His eyes, watering uncontrollably, met mine. I bit hard into my tongue, nearly drawing blood before I succumbed to the inevitable. We both then unleashed an uncontrolled torrent of pitifully-suppressed laughter. Mine felt as though it escaped through my nose and ears.
I stood up and quickly made my way to a quiet spot in the far corner of the library, now laughing so hard I thought my eyes might bleed.
My buddy met me moments later, and we both savored the hilarity of the experience. We replayed the details verbally so as to ensure that, should one of us not live through the evening, at least the epic story might survive. When we finally had regained some semblance of decorum, we purposefully made our way back to our seats.
No sooner had we resumed our places did the flatulent gentleman now retrieve one of those nasal suction devices used on congested infants and go to work zealously purging his sinuses.
The resulting snorking sound very nearly loosened the ceiling tiles. I looked on in amazement as my buddy veritably leaped from his seat, apparently fearing that some of the voluminous nasal discharge might inadvertently affix itself to his person.

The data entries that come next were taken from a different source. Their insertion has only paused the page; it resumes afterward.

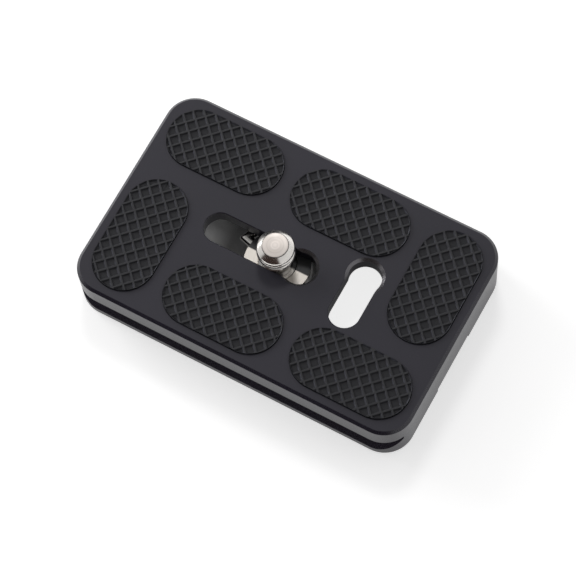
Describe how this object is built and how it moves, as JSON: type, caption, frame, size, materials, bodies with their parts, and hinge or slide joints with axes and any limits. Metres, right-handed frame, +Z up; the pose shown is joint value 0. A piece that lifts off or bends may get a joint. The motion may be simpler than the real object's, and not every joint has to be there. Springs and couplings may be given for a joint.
{
  "type": "quick release plate",
  "caption": "Dovetail quick release plate for a camera, with ribbed rubber pads, a sliding captive camera screw that carries a folding ring, and a keyhole cross slot.",
  "frame": {"origin": "middle of the underside, in the plane that the dovetail lips stand on", "axes": "+X along the plate, +Y across it away from the camera in the picture's view, +Z up through the camera screw"},
  "size_m": [0.06, 0.038, 0.014],
  "materials": {
    "black_metal": "bead-blasted and black anodised",
    "rubber": "matt moulded rubber",
    "nickel": "nickel plated, turned",
    "satin_steel": "satin",
    "polished_wire": "polished",
    "dark_steel": "black oxide"
  },
  "bodies": {
    "plate": {"plate_body": "black_metal", "pad_far_left": "rubber", "pad_far_middle": "rubber", "pad_right": "rubber", "pad_left": "rubber", "pad_near_middle": "rubber", "pad_near_right": "rubber", "stop_screw_left": "dark_steel", "stop_screw_right": "dark_steel"},
    "slider": {"screw_washer": "satin_steel"},
    "screw": {"camera_screw": "nickel"},
    "ring": {"d_ring": "polished_wire"}
  },
  "joints": [
    {"name": "screw_slide", "type": "slide", "parent": "plate", "child": "slider", "axis": [1, 0, 0], "range_m": [-0.01045, 0.00415]},
    {"name": "screw_turn", "type": "hinge", "parent": "slider", "child": "screw", "pos_m": [-0.00185, 0, 0.0065], "axis": [0, 0, 1], "continuous": true},
    {"name": "ring_fold", "type": "hinge", "parent": "screw", "child": "ring", "pos_m": [-0.00185, 0, 0.005], "axis": [-0.9613, 0.2756, 0], "range_deg": [0, 180]}
  ]
}
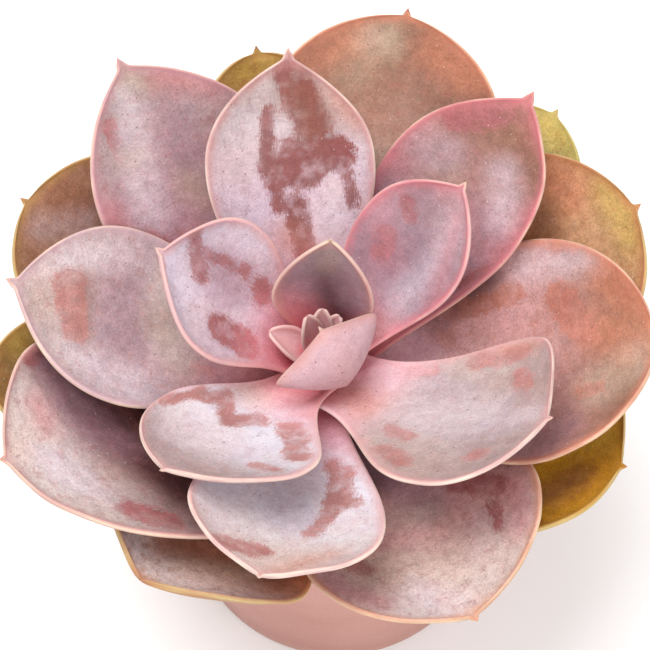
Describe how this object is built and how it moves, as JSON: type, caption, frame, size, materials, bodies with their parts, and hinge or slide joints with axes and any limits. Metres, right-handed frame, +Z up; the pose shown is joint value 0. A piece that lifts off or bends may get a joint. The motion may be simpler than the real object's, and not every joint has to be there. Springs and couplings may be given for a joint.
{
  "type": "potted succulent",
  "caption": "Rosette succulent with fleshy cupped leaves, growing from a short stem in a soil-filled round tapered pot that stands on its flat base.",
  "frame": {"origin": "middle of the pot's flat underside, on the surface the pot stands on", "axes": "+Z up along the pot's axis; -Y is the front, the side that the picture was taken from; +X is to the right in the picture"},
  "size_m": [0.1561, 0.1491, 0.1304],
  "materials": {
    "pot": "satin-matte dusty pink, fine-grained, slightly worn at the rim",
    "soil": "rough dark potting mix with pale grit",
    "stem": "dull corky skin ringed with old leaf scars",
    "leaf_outer": "satin olive-brown flesh with yellow-green margins",
    "leaf_middle": "satin dusty mauve-rose flesh with a waxy bloom, cream and salmon margins",
    "leaf_inner": "pale lavender-pink waxy bloom, rubbed off in red-brown patches, cream margins"
  },
  "bodies": {
    "root": {"pot": "pot", "soil": "soil", "stem": "stem", "bud": "leaf_inner", "leaf_01": "leaf_outer", "leaf_02": "leaf_outer", "leaf_03": "leaf_outer", "leaf_04": "leaf_outer", "leaf_05": "leaf_outer", "leaf_06": "leaf_outer", "leaf_07": "leaf_outer", "leaf_08": "leaf_middle", "leaf_09": "leaf_middle", "leaf_10": "leaf_middle", "leaf_11": "leaf_middle", "leaf_12": "leaf_middle", "leaf_13": "leaf_middle", "leaf_14": "leaf_middle", "leaf_15": "leaf_inner", "leaf_16": "leaf_inner", "leaf_17": "leaf_inner", "leaf_18": "leaf_inner", "leaf_19": "leaf_inner", "leaf_20": "leaf_inner", "leaf_21": "leaf_inner", "leaf_22": "leaf_inner"}
  },
  "joints": []
}
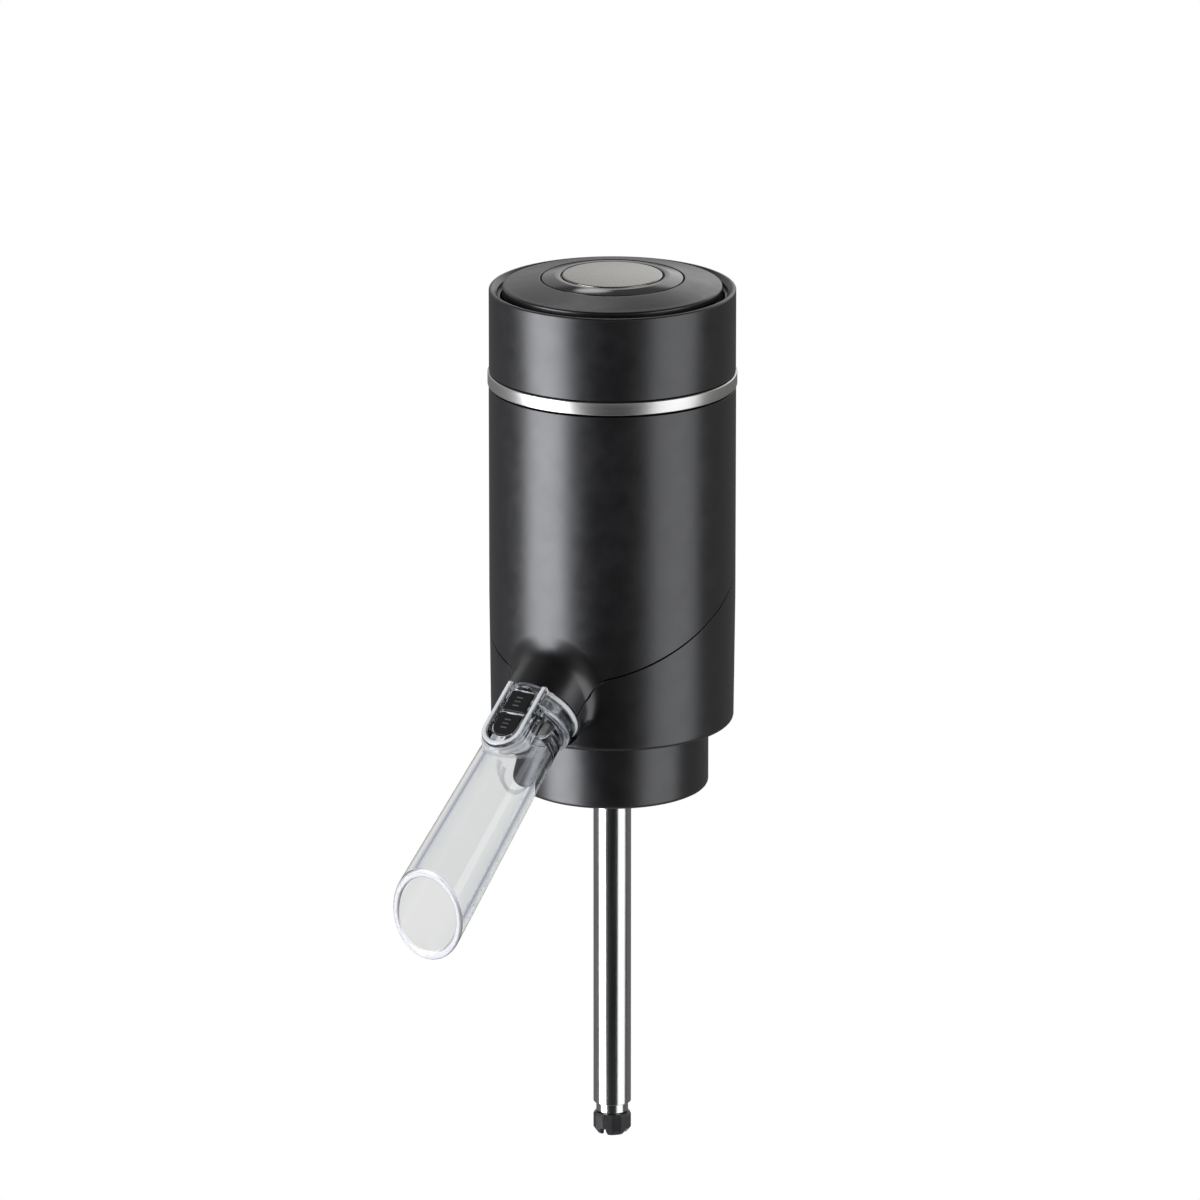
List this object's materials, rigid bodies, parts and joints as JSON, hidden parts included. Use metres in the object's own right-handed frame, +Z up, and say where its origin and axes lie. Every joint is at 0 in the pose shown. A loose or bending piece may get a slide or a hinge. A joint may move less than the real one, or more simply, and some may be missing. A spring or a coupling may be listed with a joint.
{
  "type": "electric wine aerator",
  "caption": "Battery wine aerator and pourer for a bottle neck: black cylinder with a push button on top, a steel trim band and a clear sloping spout, with a telescopic dip tube below.",
  "frame": {"origin": "centre of the bottle lip, on the underside of the stopper flange, on the body axis", "axes": "+Z up along the body axis; the spout points towards -Y; +X is to the right when looking along +Y, so the charging socket faces +Y"},
  "size_m": [0.0522, 0.101, 0.1891],
  "materials": {
    "soft_black": "soft-touch black, fine and matt",
    "rubber_black": "moulded black rubber",
    "satin_black": "satin black moulded plastic",
    "steel": "turned and brushed stainless steel",
    "screw_steel": "plain zinc-plated screw steel",
    "gloss_black": "polished black plastic",
    "warm_steel": "satin metal with a warm grey tint",
    "pump_plastic": "natural white engineering plastic",
    "board_green": "green circuit board lacquer",
    "frame_grey": "dark grey moulded plastic",
    "white_rubber": "translucent white silicone",
    "cell_sleeve": "blue shrink sleeve over a steel can",
    "wire_red": "red wire insulation",
    "clear_spout": "polished clear acrylic"
  },
  "bodies": {
    "root": {"upper_housing": "soft_black", "lower_housing": "soft_black", "neck_collar": "soft_black", "head_shell": "soft_black", "bottle_stopper": "rubber_black", "socket_seal": "rubber_black", "motor_damper": "rubber_black", "spout_seal": "rubber_black", "tube_socket": "satin_black", "top_cover": "satin_black", "switch_body": "satin_black", "motor_end_cap": "satin_black", "dip_tube_upper": "steel", "trim_band": "steel", "button_spring": "steel", "motor_can": "steel", "charge_port": "steel", "frame_screw_1": "screw_steel", "frame_screw_2": "screw_steel", "frame_screw_3": "screw_steel", "frame_screw_4": "screw_steel", "housing_screw_1": "screw_steel", "housing_screw_2": "screw_steel", "socket_screw_1": "screw_steel", "socket_screw_2": "screw_steel", "board_screw_1": "screw_steel", "board_screw_2": "screw_steel", "board_screw_3": "screw_steel", "pump_screw_1": "screw_steel", "pump_screw_2": "screw_steel", "pump_screw_3": "screw_steel", "pump_screw_4": "screw_steel", "charge_screw_1": "screw_steel", "charge_screw_2": "screw_steel", "pump_cover": "pump_plastic", "valve_plate": "pump_plastic", "pump_chamber": "pump_plastic", "check_valve": "pump_plastic", "button_board": "board_green", "charge_board": "board_green", "inner_frame": "frame_grey", "diaphragm": "white_rubber", "flow_elbow": "white_rubber", "air_hose": "white_rubber", "battery_cell": "cell_sleeve", "wire_loom": "wire_red"},
    "button": {"button_cap": "gloss_black", "button_disc": "warm_steel", "switch_plunger": "pump_plastic"},
    "rotor": {"motor_shaft": "steel", "drive_eccentric": "pump_plastic"},
    "wobble": {"wobble_plate": "satin_black"},
    "spout": {"spout": "clear_spout", "spout_pad_1": "rubber_black", "spout_pad_2": "rubber_black"},
    "dip_middle": {"dip_tube_middle": "steel"},
    "dip_lower": {"dip_tube_lower": "steel", "dip_tube_foot": "satin_black"}
  },
  "joints": [
    {"name": "button_press", "type": "slide", "parent": "root", "child": "button", "axis": [0, 0, -1], "range_m": [0, 0.0012], "stiffness_N_per_m": 1200, "deforming": ["button_spring"]},
    {"name": "motor_spin", "type": "hinge", "parent": "root", "child": "rotor", "pos_m": [0, -0.005, 0.0568], "axis": [0, 0, 1], "continuous": true},
    {"name": "wobble_rock", "type": "hinge", "parent": "root", "child": "wobble", "pos_m": [0, -0.005, 0.0388], "axis": [1, 0, 0], "range_deg": [-2.5, 2.5], "stiffness_Nm_per_rad": 0.02},
    {"name": "spout_pull", "type": "slide", "parent": "root", "child": "spout", "axis": [0, -0.8192, -0.5736], "range_m": [0, 0.012]},
    {"name": "dip_middle_slide", "type": "slide", "parent": "root", "child": "dip_middle", "axis": [0, 0, -1], "range_m": [0, 0.08]},
    {"name": "dip_lower_slide", "type": "slide", "parent": "dip_middle", "child": "dip_lower", "axis": [0, 0, -1], "range_m": [0, 0.08]}
  ]
}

All decorum was now hopelessly lost. My prospects for a profitable evening of study had perished along with it. I gathered my gear and made my way home, sincerely but fruitlessly wishing the rest of my library pals productive scholarship.
Ruminations
I don’t recall having seen the flatulent gentleman with the atypical personal hygiene habits again stalking the halls of the library after that fateful evening, his potentially lethal bowels ever ready to strike.
We all felt his scholarly pursuits might be best exercised in a better-ventilated area. Regardless, I sincerely expect to see his G.I. tract on display in a museum someday, either as a revolutionary new source of natural energy or a devastatingly effective chemical weapon system.
I think the school children of tomorrow should be able to appreciate such a remarkable medical oddity, albeit in a safe and controlled environment.
Regardless, I enjoy a certain deep and abiding kinship with Walt, Krista, Scotty, and the other survivors of that momentous evening.
Like survivors of an air crash, earthquake victims, or combat-hardened Navy SEALs, I feel that we have, by triumphing in the face of this unspeakable crucible, developed a bond that transcends the boundaries of most mortal experience.
Should I be so fortunate as to bump into one of these fellow physicians 30 years hence at some professional gathering or academic symposium, we will no doubt be reduced to tears over the retelling of that timeless evening when the mysterious stranger with the hyperactive bowels rendered the entire med school library uninhabitable.